白桦树把裙子拎过脚踝,准备过河了,去一个地方,好地方。
西拉沐沦河如同脱去衣服洗澡的女人,肌肤比鱼还白,露出波浪的肋骨。后来它睡着了,水鸟喊都喊不醒。
八只水鸟有红红的脚蹼,六只翅膀向下,两只向上,像拉满的、放松的弓,箭呢?
像向日葵那样黄,像梵高饮苦艾酒、吸雪茄烟造成神经错乱之后想像出的黄,像蜜蜂从花蕊里刚拔出的马裤般的大腿那样黄,像月亮喝过菊花酒于黄昏时分的黄——这便是大兴安岭的落叶松林。
有一句歌词叫“金色的兴安岭”。小时候,我想:兴安岭怎么会是金色的呢?今天算是见到了。
是说秋天,说雨后,说灰蓝的群山像父亲一般照看这片落叶松林。香奈尔一支香水叫“五号”,不是第五款,她的幸运数字是“五”。香奈尔给自己起个名儿叫“可可”。可可说五号香水代表着北欧白夜的气味。我情愿告诉可可,去金色的兴安岭采集落叶松的香气吧,创造一款新香水。可惜她死了。临死前,香奈尔对佣人说:“你见过人死亡吗?我今天就让你见到。”然后谢世。
“兴安”是蒙古语,再往前也许是突厥语,我不懂。这是一个好词。
兴安,芳香的、泥土的、松针腐烂的、小鸟作窝的、宽展的、吉祥的名字。兴安!
一杯酒,洒在草原上。照片里的酒浆如同几十枚银币叠加滑落,小小的酒盅怎么能盛下这么多酒呢?
内蒙古的土地经常会遇到酒,因为祖先、森林、河流和亲人的缘故。
他们戴着解放帽。
这是解放军当年戴的制式军帽,后来老百姓也戴。
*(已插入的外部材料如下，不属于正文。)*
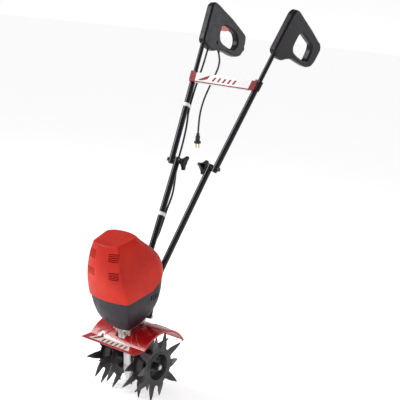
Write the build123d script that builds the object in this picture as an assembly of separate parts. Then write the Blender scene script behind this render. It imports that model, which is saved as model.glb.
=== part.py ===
from build123d import *
import os
from math import atan, cos, degrees, pi, radians, sin, sqrt, tan

# An electric garden tiller.  It is drawn in a design frame with the motor's axis upright
# and is then leaned forward into the stance in which it balances on its tines.
# Design frame, millimetres: X across the machine, Y towards the operator (the rear),
# Z up along the motor's axis, origin at the middle of the tine axle.
# Left and right are the operator's: the left hand is at +X, the right hand at -X.

# ---------------------------------------------------------------- driving dimensions
STANCE_LEAN = 16.0            # degrees that the motor's axis leans forward of vertical

# tines
TINE_TIP_RADIUS = 117.5
TINE_TEETH = 10
TOOTH_PHASE = -88.0           # direction of the lowest tooth, design frame, degrees
TINE_PLATE = 2.5              # thickness of the pressed star disc
TOOTH_ROOT_RADIUS = 62.0
TOOTH_BEND = 13.0             # sideways bend at the tip, alternately out and in
DISH_DEPTH = 18.0
OUTER_DISC_X = 101.0          # mid plane of the outer star disc
INNER_DISC_X = 47.0
HUB_RADIUS = 12.5
AXLE_RADIUS = 8.0
AXLE_HALF_LENGTH = 112.0
FIT = 0.06                    # radial clearance of every running fit

# worm drive
WHEEL_TEETH = 30
GEAR_MODULE = 1.25
WORM_PITCH_RADIUS = 6.5
WORM_LENGTH = 26.0
LEAD = pi * GEAR_MODULE       # single start
WHEEL_PITCH_RADIUS = WHEEL_TEETH * GEAR_MODULE / 2
CENTRE_DISTANCE = WORM_PITCH_RADIUS + WHEEL_PITCH_RADIUS
MOTOR_Y = -CENTRE_DISTANCE    # the worm and the motor stand in front of the axle
SHAFT_RADIUS = 4.5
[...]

在那个年代,一切人都戴这种帽子。
后来,越南战士、高棉的波尔布特的战士、尼泊尔毛主义战士、墨西哥的“副司令马科斯”的持木头枪的战士都戴这种帽子。
察哈尔牧人戴解放帽,穿蒙古袍,站在敖包前祭拜。女人戴护士的帽子或头巾。
那是1989年。
通戈拉格唱歌了,她的身影拉得很长,比身高长一倍,这应该是上午九点多钟;春天,草刚长出来。远处的砖房还没有开窗。